First, it's Apple sticking it to the FBI by making a stand for privacy and
receiving public accolades doing so as a champion of privacy. The FBI is the
bad guy trying to invade our privacy.

Now, it's the FBI sending a giant "screw you" to Apple by not only letting
them know they were able to hack into the phone without Apple's help but at
the same time, making a mockery of Apple's entire security claims. And now,
Apple is in panic mode, slowly realizing that they went from being the hero of
privacy in the modern age to the company that wasn't able to secure its phone
from the FBI. From the FBI. Of all things.

No wonder they are freaking out and they want to know how the FBI did it.
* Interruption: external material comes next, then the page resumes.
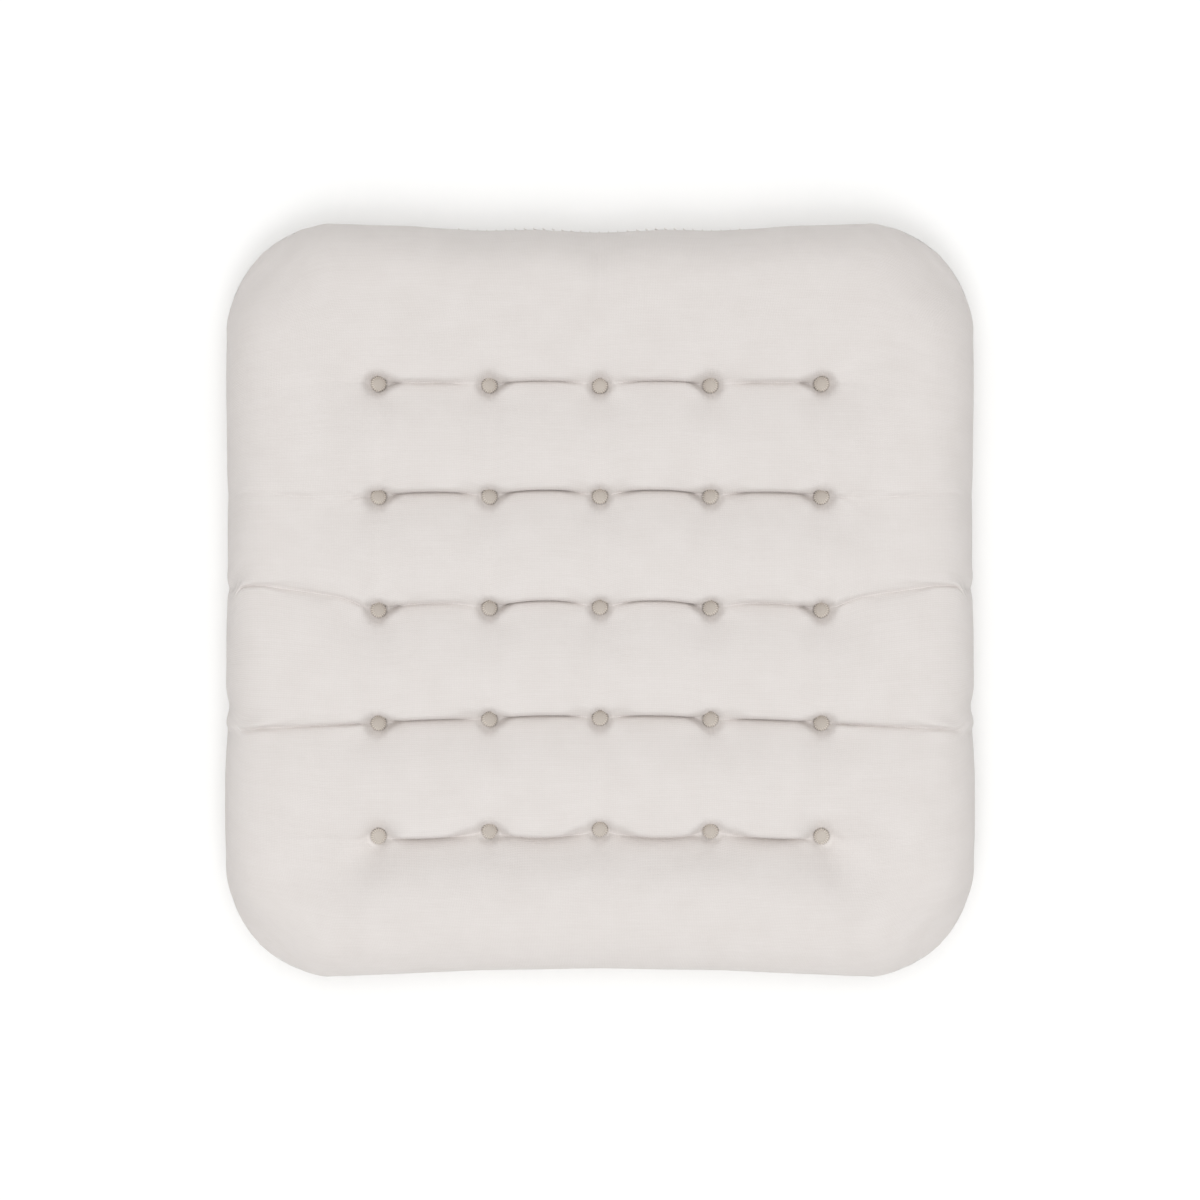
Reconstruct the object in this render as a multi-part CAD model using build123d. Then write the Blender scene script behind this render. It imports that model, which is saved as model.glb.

Except that if I were them, I certainly wouldn't ask that publicly, I would at
least pretend I know how the FBI did it and claim that it's already fixed in
the next version of the OS.

Which still means that tens of millions of iPhones are at risk today and will
be for months, but at least, you get to pretend that you're ahead of the FBI
while right now, it's pretty obvious that Apple has been outsmarted by a
government agency.

The bottom line is that in this line of work, it pays to be discreet and
humble.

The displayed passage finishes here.